Он держал его в руке, глядя на твердый белый конверт для деловой переписки, и душа его была переполнена всеми неприятными чувствами, которые только может испытывать человек: отчаянием, ненавистью, страхом, гневом, тоской. Он чуть было не разорвал его в клочки и не выбросил в снег рядом с домом, но понял, что не может этого сделать. Он вскрыл письмо, разорвав конверт чуть ли не пополам, и понял, что самое сильное его чувство – это чувство обманутого человека. Его надули. Его обвели вокруг пальца, как последнего мальчишку. Он уничтожил их машины и их записи, но на месте отрубленных щупалец выросли новые. Это все равно что сражаться в одиночку со всей китайской армией.

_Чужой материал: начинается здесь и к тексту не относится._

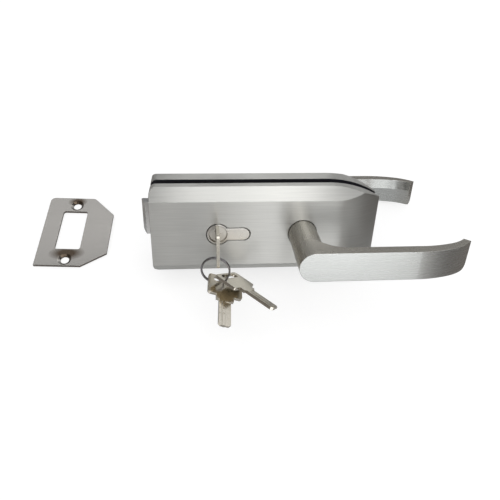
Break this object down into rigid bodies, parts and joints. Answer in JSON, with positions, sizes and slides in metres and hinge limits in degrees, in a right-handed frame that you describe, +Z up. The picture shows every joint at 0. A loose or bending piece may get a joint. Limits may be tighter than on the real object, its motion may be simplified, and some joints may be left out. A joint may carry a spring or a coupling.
{
  "type": "glass door lever lock",
  "caption": "Patch lock for a glass door: bevelled brushed steel covers, lever handles on both sides, bevelled latch, keyed profile cylinder, strike plate and a ring of keys.",
  "frame": {"origin": "bottom centre of the whole as it stands on a table", "axes": "+X along the lock from the strike plate to the lever's tip, +Y away from the keyed side, +Z up"},
  "size_m": [0.3332, 0.164, 0.0789],
  "materials": {
    "cover_steel": "fine horizontal brushing",
    "lever_steel": "fine brushing along the lever",
    "strike_steel": "brushed",
    "gasket_rubber": "matt black",
    "case_steel": "zinc plated",
    "screw_steel": "bright plated",
    "bush_nylon": "natural nylon",
    "spindle_steel": "plain",
    "hub_steel": "sintered",
    "spring_steel": "oiled",
    "latch_steel": "satin nickel",
    "cylinder_nickel": "satin nickel",
    "pin_brass": "turned",
    "key_nickel": "satin nickel silver",
    "ring_steel": "dark polished"
  },
  "bodies": {
    "lock": {"front_cover": "cover_steel", "rear_cover": "cover_steel", "front_gasket": "gasket_rubber", "rear_gasket": "gasket_rubber", "lock_case": "case_steel", "case_lid": "case_steel", "case_screws": "screw_steel", "cover_bolts": "screw_steel", "front_bush": "bush_nylon", "rear_bush": "bush_nylon", "lever_return_spring": "spring_steel", "latch_spring": "spring_steel", "latch_guide": "bush_nylon", "cylinder_body": "cylinder_nickel", "cylinder_screw": "screw_steel", "driver_pins": "pin_brass", "pin_springs": "spring_steel", "strike_plate": "strike_steel"},
    "lever_set": {"front_lever": "lever_steel", "rear_lever": "lever_steel", "spindle": "spindle_steel", "lever_grub_screws": "screw_steel", "lever_hub": "hub_steel"},
    "latch": {"latch_bolt": "latch_steel", "latch_tail": "case_steel"},
    "cylinder_core": {"cylinder_plug": "cylinder_nickel", "tumbler_pins": "pin_brass", "cylinder_cam": "hub_steel", "thumbturn": "cylinder_nickel"},
    "slide": {"locking_slide": "case_steel"},
    "fitted_key": {"key_in_lock": "key_nickel"},
    "ring": {"key_ring": "ring_steel"},
    "hanging_key": {"key_left": "key_nickel"},
    "spread_key": {"key_right": "key_nickel"}
  },
  "joints": [
    {"name": "lever_turn", "type": "hinge", "parent": "lock", "child": "lever_set", "pos_m": [0.04991, 0.01218, 0.03946], "axis": [0, 0.9129, -0.4081], "range_deg": [0, 45], "stiffness_Nm_per_rad": 1.2, "springref_deg": -28.65},
    {"name": "latch_draw", "type": "slide", "parent": "lock", "child": "latch", "axis": [1, 0, 0], "range_m": [0, 0.012], "deforming": ["latch_spring"]},
    {"name": "cylinder_turn", "type": "hinge", "parent": "lock", "child": "cylinder_core", "pos_m": [-0.01569, 0.01218, 0.03946], "axis": [0, 0.9129, -0.4081], "range_deg": [0, 180]},
    {"name": "slide_lift", "type": "slide", "parent": "lock", "child": "slide", "axis": [0, 0.4081, 0.9129], "range_m": [0, 0.006]},
    {"name": "key_pull", "type": "slide", "parent": "cylinder_core", "child": "fitted_key", "axis": [0, -0.9129, 0.4081], "range_m": [0, 0.022]},
    {"name": "ring_swing", "type": "hinge", "parent": "fitted_key", "child": "ring", "pos_m": [-0.01649, -0.03104, 0.05133], "axis": [1, 0, 0], "range_deg": [-60, 40]},
    {"name": "hanging_key_swing", "type": "hinge", "parent": "ring", "child": "hanging_key", "pos_m": [-0.01487, -0.03896, 0.03254], "axis": [0.9291, 0.0025, 0.3699], "range_deg": [-12, 0]},
    {"name": "spread_key_swing", "type": "hinge", "parent": "ring", "child": "spread_key", "pos_m": [-0.00967, -0.03801, 0.03671], "axis": [0.5349, 0.2649, 0.8023], "range_deg": [0, 16]}
  ],
  "couplings": [
    {"joint": "latch_draw", "follows": "lever_turn", "m_per_rad": 0.01527},
    {"joint": "slide_lift", "follows": "cylinder_turn", "m_per_rad": 0.001909}
  ]
}
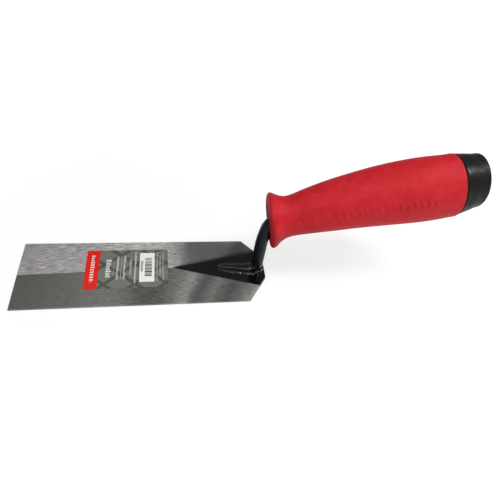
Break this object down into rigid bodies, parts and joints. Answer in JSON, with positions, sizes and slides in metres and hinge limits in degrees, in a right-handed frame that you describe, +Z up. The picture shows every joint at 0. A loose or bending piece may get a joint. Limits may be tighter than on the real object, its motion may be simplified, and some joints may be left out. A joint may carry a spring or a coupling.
{
  "type": "brick trowel",
  "caption": "Narrow rectangular steel trowel: flat ground blade with a black V at the rear, welded round cranked shank and flared soft grip with a hard butt cap.",
  "frame": {"origin": "middle of the blade's flat underside", "axes": "+X from the blade toward the handle butt, +Z up away from the working face, Y across the blade"},
  "size_m": [0.2732, 0.0508, 0.0954],
  "materials": {
    "blade_steel": "ground lengthways, satin",
    "black_lacquer": "glossy black lacquer",
    "shank_paint": "semi-gloss black paint on steel rod",
    "weld_paint": "glossy black paint over rippled weld",
    "core_plastic": "moulded, matt",
    "red_grip": "satin soft overmould",
    "cap_plastic": "moulded, satin",
    "label_film": "printed film, semi-matt"
  },
  "bodies": {
    "root": {"blade": "blade_steel", "blade_lacquer": "black_lacquer", "shank": "shank_paint", "weld_left": "weld_paint", "weld_right": "weld_paint", "weld_heel": "weld_paint", "handle_core": "core_plastic", "grip_sleeve": "red_grip", "end_cap": "cap_plastic", "size_label": "label_film"}
  },
  "joints": []
}
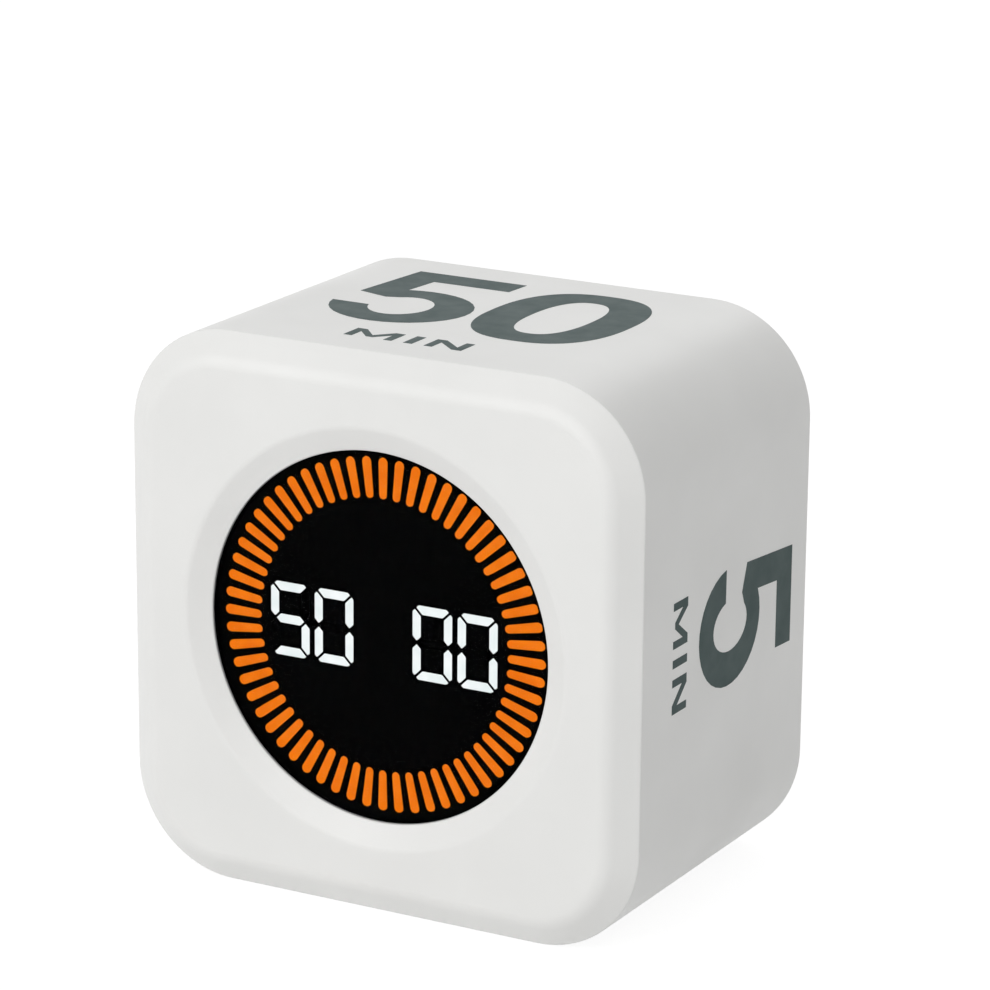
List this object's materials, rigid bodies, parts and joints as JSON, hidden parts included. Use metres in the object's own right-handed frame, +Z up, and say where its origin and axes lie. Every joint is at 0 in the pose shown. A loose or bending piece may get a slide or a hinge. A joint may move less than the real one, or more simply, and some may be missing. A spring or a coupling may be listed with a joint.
{
  "type": "cube timer",
  "caption": "Palm-sized countdown timer in a rounded square case, turned onto one of four sides to pick a time, with a lit ring and digits behind a round window.",
  "frame": {"origin": "middle of the bottom side that the timer stands on, halfway between the front plane and the rear rim", "axes": "+Z up from the side that it stands on, -Y out of the display, +X to the right as seen from the front"},
  "size_m": [0.062, 0.042, 0.062],
  "materials": {
    "case_white": "satin-gloss moulded",
    "smoked_acrylic": "polished",
    "mask_black": "matt",
    "lit_orange": "diffusing",
    "lit_white": "diffusing",
    "reflector_white": "matt",
    "board_green": "lacquered glass-fibre board",
    "chip_black": "moulded matt",
    "control_grey": "satin",
    "socket_ivory": "moulded satin",
    "foam_black": "closed-cell foam",
    "lead_red": "smooth sleeve",
    "lead_black": "smooth sleeve",
    "cable_grey": "satin",
    "cell_foil": "laminated foil",
    "steel": "plain plated"
  },
  "bodies": {
    "case": {"front_bezel": "case_white", "body_shell": "case_white", "rear_cover": "case_white", "window_lens": "smoked_acrylic", "lens_tape": "foam_black", "display_mask": "mask_black", "bar_light_guide": "lit_orange", "minutes_tens_guide": "lit_white", "minutes_units_guide": "lit_white", "seconds_tens_guide": "lit_white", "seconds_units_guide": "lit_white", "light_box": "reflector_white", "display_board": "board_green", "display_driver_chip": "chip_black", "display_cable_socket": "socket_ivory", "display_cable": "cable_grey", "main_cable_socket": "socket_ivory", "battery_foam": "foam_black", "battery_cell": "cell_foil", "battery_lead_red": "lead_red", "battery_lead_black": "lead_black", "battery_plug": "socket_ivory", "battery_socket": "socket_ivory", "main_board": "board_green", "controller_chip": "chip_black", "charger_chip": "chip_black", "orientation_sensor": "chip_black", "clock_crystal": "steel", "buzzer": "chip_black", "buzzer_gasket": "foam_black", "usb_socket_shell": "steel", "usb_socket_tongue": "chip_black", "power_switch_body": "steel", "minute_button_switch_body": "steel", "second_button_switch_body": "steel", "display_screw_1": "steel", "display_screw_2": "steel", "display_screw_3": "steel", "display_screw_4": "steel", "board_screw_1": "steel", "board_screw_2": "steel", "board_screw_3": "steel", "board_screw_4": "steel", "cover_screw_1": "steel", "cover_screw_2": "steel", "cover_screw_3": "steel", "cover_screw_4": "steel"},
    "power_slider": {"power_switch_knob": "control_grey", "power_switch_actuator": "chip_black"},
    "minute_button": {"minute_button_cap": "control_grey", "minute_button_plunger": "chip_black"},
    "second_button": {"second_button_cap": "control_grey", "second_button_plunger": "chip_black"}
  },
  "joints": [
    {"name": "power_slide", "type": "slide", "parent": "case", "child": "power_slider", "axis": [1, 0, 0], "range_m": [-0.002, 0.002]},
    {"name": "minute_press", "type": "slide", "parent": "case", "child": "minute_button", "axis": [0, -1, 0], "range_m": [0, 0.0006], "stiffness_N_per_m": 2000, "springref_m": -0.0003},
    {"name": "second_press", "type": "slide", "parent": "case", "child": "second_button", "axis": [0, -1, 0], "range_m": [0, 0.0006], "stiffness_N_per_m": 2000, "springref_m": -0.0003}
  ]
}
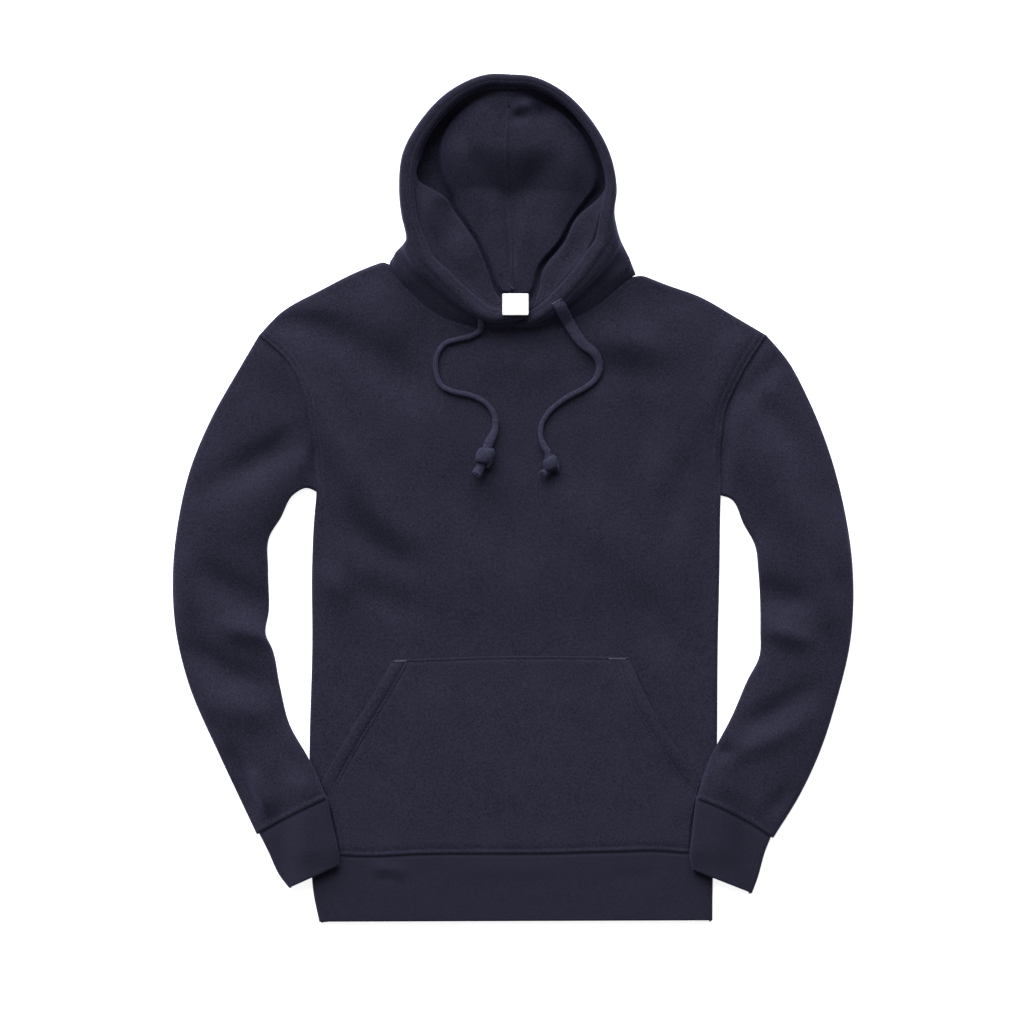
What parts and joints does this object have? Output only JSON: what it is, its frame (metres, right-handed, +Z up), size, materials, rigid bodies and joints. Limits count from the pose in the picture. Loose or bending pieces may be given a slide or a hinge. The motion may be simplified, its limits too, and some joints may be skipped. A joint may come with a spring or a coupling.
{
  "type": "pullover hoodie",
  "caption": "Pullover hoodie in heavy fleece, laid flat on its back with the hood open, kangaroo pocket, ribbed hem and cuffs, and a knotted drawcord.",
  "frame": {"origin": "centre of the whole garment's box in plan, on the surface that it lies on", "axes": "+Y from the hem to the top of the hood, +X towards the wearer's left side, +Z up out of the garment's front"},
  "size_m": [0.7429, 0.9238, 0.0451],
  "materials": {
    "fleece_body": "dark navy brushed fleece, matt, with a soft nap",
    "fleece_lining": "dark navy brushed fleece, matt",
    "rib_knit": "dark navy 1x1 rib knit, matt",
    "knit_tape": "dark navy flat knitted tape",
    "woven_tab": "off-white woven tab, blank"
  },
  "bodies": {
    "root": {"back_panel": "fleece_body", "front_panel": "fleece_body", "kangaroo_pocket": "fleece_body", "right_sleeve": "fleece_body", "left_sleeve": "fleece_body", "hood_right_panel": "fleece_body", "hood_left_panel": "fleece_body", "hood_lining_right": "fleece_lining", "hood_lining_left": "fleece_lining", "waistband": "rib_knit", "right_cuff": "rib_knit", "left_cuff": "rib_knit", "right_drawcord": "knit_tape", "left_drawcord": "knit_tape", "right_cord_knot": "knit_tape", "left_cord_knot": "knit_tape", "neck_label": "woven_tab"}
  },
  "joints": []
}
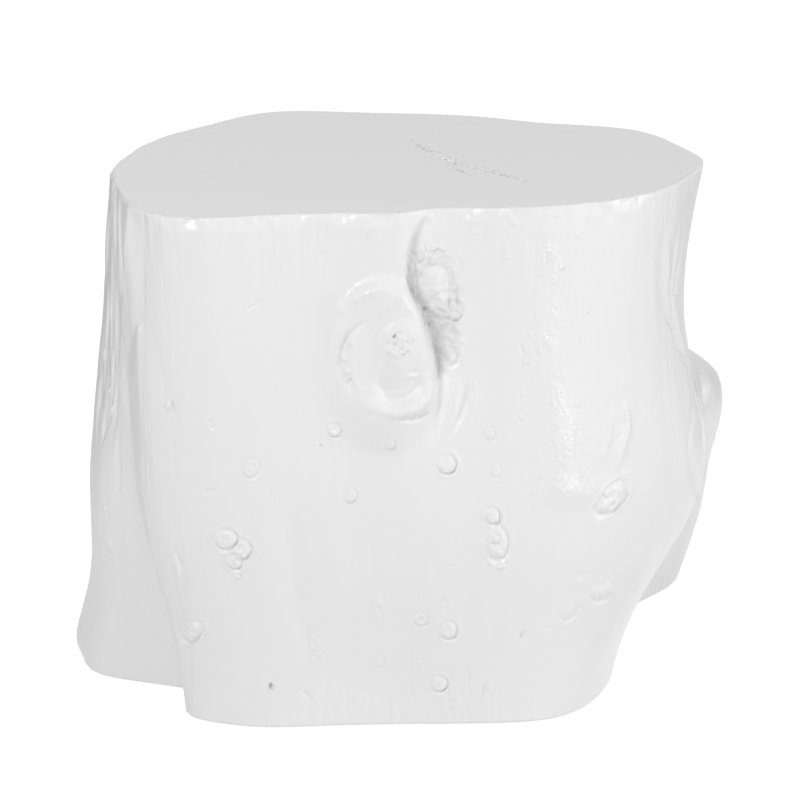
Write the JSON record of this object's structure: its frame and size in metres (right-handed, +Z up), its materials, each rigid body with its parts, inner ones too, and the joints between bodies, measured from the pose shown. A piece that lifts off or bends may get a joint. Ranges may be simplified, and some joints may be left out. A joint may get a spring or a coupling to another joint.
{
  "type": "log stool",
  "caption": "Low stool with the form of a cut tree trunk: a glossy white hollow moulded shell with a flat seat, a knot, a crevice and flared root lobes, closed below by a board on glides.",
  "frame": {"origin": "on the floor, under the middle of the stool's box", "axes": "+X to the right of the pictured front and along the stool's longest side, +Y to the back, +Z up; the pictured front, with the knot and the crevice, faces -Y"},
  "size_m": [0.569, 0.4472, 0.43],
  "materials": {
    "gel_coat": "glossy white gel coat over a glass-fibre laminate, smooth on the seat, with wood grain moulded into the sides",
    "plywood": "plain sanded plywood, hidden inside and underneath",
    "timber": "sawn softwood, hidden inside",
    "zinc": "zinc-plated steel screws",
    "glide_plastic": "hard white plastic, slightly satin"
  },
  "bodies": {
    "root": {"trunk_shell": "gel_coat", "seat_core": "plywood", "base_panel": "plywood", "base_block_1": "timber", "base_block_2": "timber", "base_block_3": "timber", "base_block_4": "timber", "base_block_5": "timber", "base_block_6": "timber", "base_screw_1": "zinc", "base_screw_2": "zinc", "base_screw_3": "zinc", "base_screw_4": "zinc", "base_screw_5": "zinc", "base_screw_6": "zinc", "glide_1": "glide_plastic", "glide_2": "glide_plastic", "glide_3": "glide_plastic", "glide_4": "glide_plastic", "glide_5": "glide_plastic", "glide_screw_1": "zinc", "glide_screw_2": "zinc", "glide_screw_3": "zinc", "glide_screw_4": "zinc", "glide_screw_5": "zinc"}
  },
  "joints": []
}
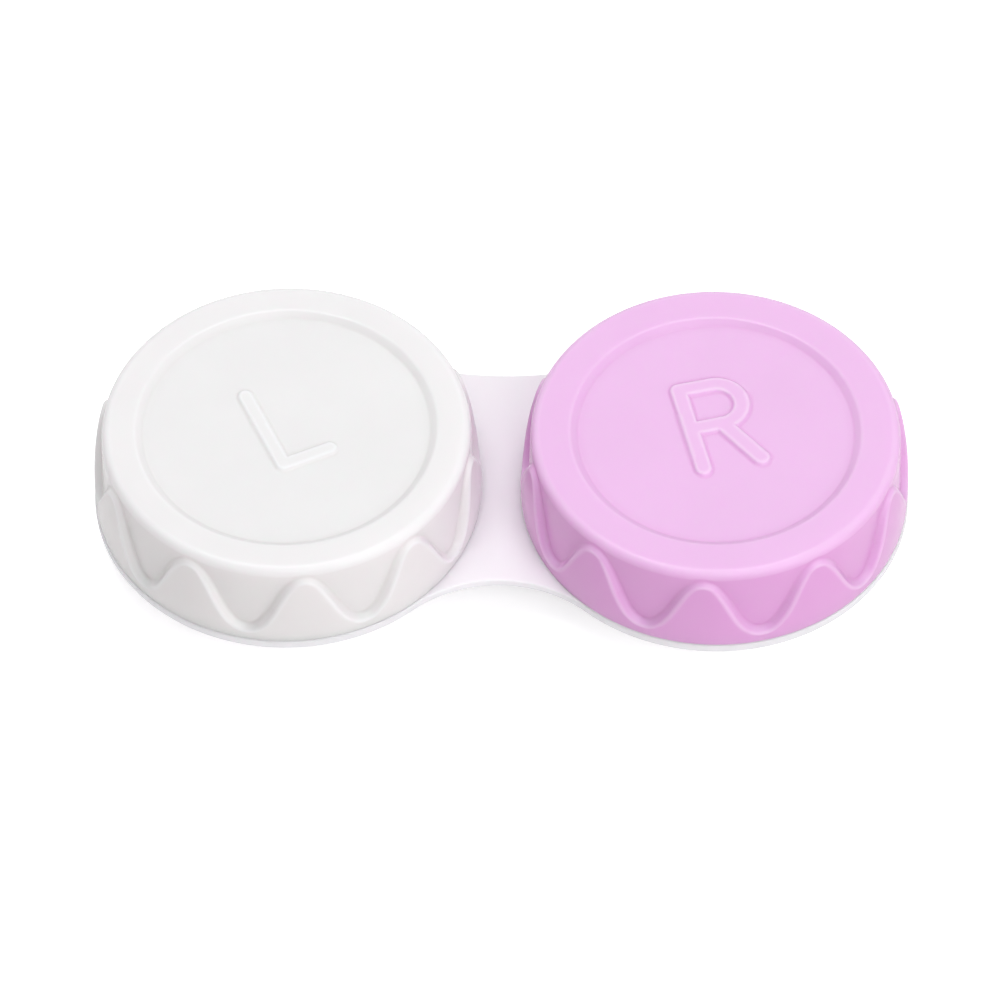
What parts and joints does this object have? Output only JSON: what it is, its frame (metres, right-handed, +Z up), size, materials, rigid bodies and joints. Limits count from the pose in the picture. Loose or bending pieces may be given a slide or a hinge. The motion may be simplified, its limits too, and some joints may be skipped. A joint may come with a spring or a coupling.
{
  "type": "contact lens case",
  "caption": "Flat twin-well contact lens case: two screw caps with a wavy grip relief close round wells on a waisted base plate.",
  "frame": {"origin": "on the plane the feet stand on, midway between the two well axes", "axes": "+Z up along the well axes, +X from the left-eye well to the right-eye well"},
  "size_m": [0.067, 0.032, 0.013],
  "materials": {
    "base_white": "glossy moulded polypropylene",
    "cap_white": "glossy moulded polypropylene",
    "cap_orchid": "glossy moulded polypropylene",
    "seal_soft": "soft translucent elastomer"
  },
  "bodies": {
    "base": {"base_body": "base_white"},
    "left_liner": {"left_seal": "seal_soft"},
    "left_lid": {"left_cap": "cap_white"},
    "right_liner": {"right_seal": "seal_soft"},
    "right_lid": {"right_cap": "cap_orchid"}
  },
  "joints": [
    {"name": "left_cap_lift", "type": "slide", "parent": "base", "child": "left_liner", "axis": [0, 0, 1], "range_m": [0, 0.012]},
    {"name": "left_cap_turn", "type": "hinge", "parent": "left_liner", "child": "left_lid", "pos_m": [-0.0175, 0, 0.009], "axis": [0, 0, 1], "range_deg": [0, 1080]},
    {"name": "right_cap_lift", "type": "slide", "parent": "base", "child": "right_liner", "axis": [0, 0, 1], "range_m": [0, 0.012]},
    {"name": "right_cap_turn", "type": "hinge", "parent": "right_liner", "child": "right_lid", "pos_m": [0.0175, 0, 0.009], "axis": [0, 0, 1], "range_deg": [0, 1080]}
  ],
  "couplings": [
    {"joint": "left_cap_turn", "follows": "left_cap_lift", "rad_per_m": 1570.8},
    {"joint": "right_cap_turn", "follows": "right_cap_lift", "rad_per_m": 1570.8}
  ]
}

Снова твой ход, Доуз. В этой игре всегда будет твой ход.
Еще в почте было несколько извещений от дорожного управления.
Очень скоро к твоему дому подъедет очень большой кран. Будь внимателен, не пропусти того момента, когда мы сделаем еще один шаг на пути к совершенствованию нашего любимого города.
Но это письмо было от городского совета, и оно было адресовано лично ему.
Нам стало известно, что вы являетесь последним жителем улицы Крестоллин, Запад, который до сих пор не переехал на новое место. Надеемся, что у вас не возникло никаких проблем в связи с предстоящим переездом. Напоминаем вам, что хотя мы получили от вас форму № 19642-А (подтверждение о получении информации по поводу проекта управления дорожного строительства № б983-42б-73-74-Эйч Си), мы до сих пор не получили от вас заполненное уведомление о переезде (форма № 6983-42б-73-74-ЭйчСи-9004, голубая обложка). Как вам должно быть известно, мы не можем выдать вам чек для получения компенсации, не имея этой формы. Судя по информации от налоговой службы за 1973 год, стоимость дома за номером 1241 по улице Крестоллин, Запад, оценена в шестьдесят три тысячи пятьсот долларов. Мы уверены, что вы осознаете неотложный характер сложившейся ситуации в той же степени, что и мы. По закону, вы должны переехать до двадцатого января тысяча девятьсот семьдесят четвертого года, то есть до того числа, на которое назначено начало сноса домов по улице Крестоллин, Запад.
Мы также считаем необходимым уведомить вас о том, что в соответствии с законодательным актом о суверенном праве государства отчуждать частную собственность за компенсацию (свод законов, 19452-36) вы нарушите закон, если останетесь в доме № 1241 по улице Крестоллин, Запад, после двадцати четырех часов девятнадцатого января тысяча девятьсот семьдесят четвертого года. Мы уверены, что вы это прекрасно понимаете, но считаем своим долгом обратить на это ваше внимание, чтобы окончательно прояснить ситуацию.
Если у вас возникли какие-либо проблемы с переездом, мы просим вас позвонить нам в рабочее время, а еще лучше зайти в Городской Совет и обсудить создавшуюся ситуацию. Мы абсолютно уверены, что все проблемы могут быть решены. Вы найдете нас более чем готовыми к сотрудничеству. В ожидании ответа позвольте пожелать вам счастливого Рождества и плодотворного нового года.
– Нет, я вам не позволю, – пробормотал он себе под нос. – Я вам не позволю ничего мне желать. – Он разорвал письмо в клочки и выбросил обрывки в мусорное ведро.
В ту ночь, сидя перед телевизором, он неожиданно для себя самого, погрузился в воспоминания о том дне, когда он и Мэри узнали о том, что Господь Бог решил провести кое-какие дорожные работы в голове у их сына Чарли. Было это почти сорок два месяца назад.
Фамилия доктора была Юнгер. Вслед за ней на его обрамленных в рамку дипломах, развешанных на обитых толстыми деревянными панелями стенах его кабинета, шла длинная цепь букв с точками, но он понял лишь одно: Юнгер был невропатологом, специалистом по болезням головного мозга.
Он и Мэри пришли к нему по просьбе самого Юнгера теплым июньским днем спустя девятнадцать дней после того, как Чарли положили в больницу. Он был симпатичным человеком лет сорока пяти, в хорошей физической форме благодаря регулярной игре в гольф. У него был сильный загар темного, дубленого оттенка. Руки доктора буквально заворожили его. Они были огромными и казались неуклюжими, но движения их (они плясали по столу, то подхватывая ручку, то пролистывая журнал предварительной записи, то лениво пробегая по гладкой поверхности инкрустированного серебром пресса для бумаг) отличала проворная грация, в которой было что-то отталкивающее.
– У вашего сына опухоль мозга, – сказал он. Он говорил ровно, почти без модуляций, но его глаза внимательно наблюдали за ними, словно он только что поджег бикфордов шнур мощной бомбы.
– Опухоль, – тихо и бессмысленно повторила Мэри.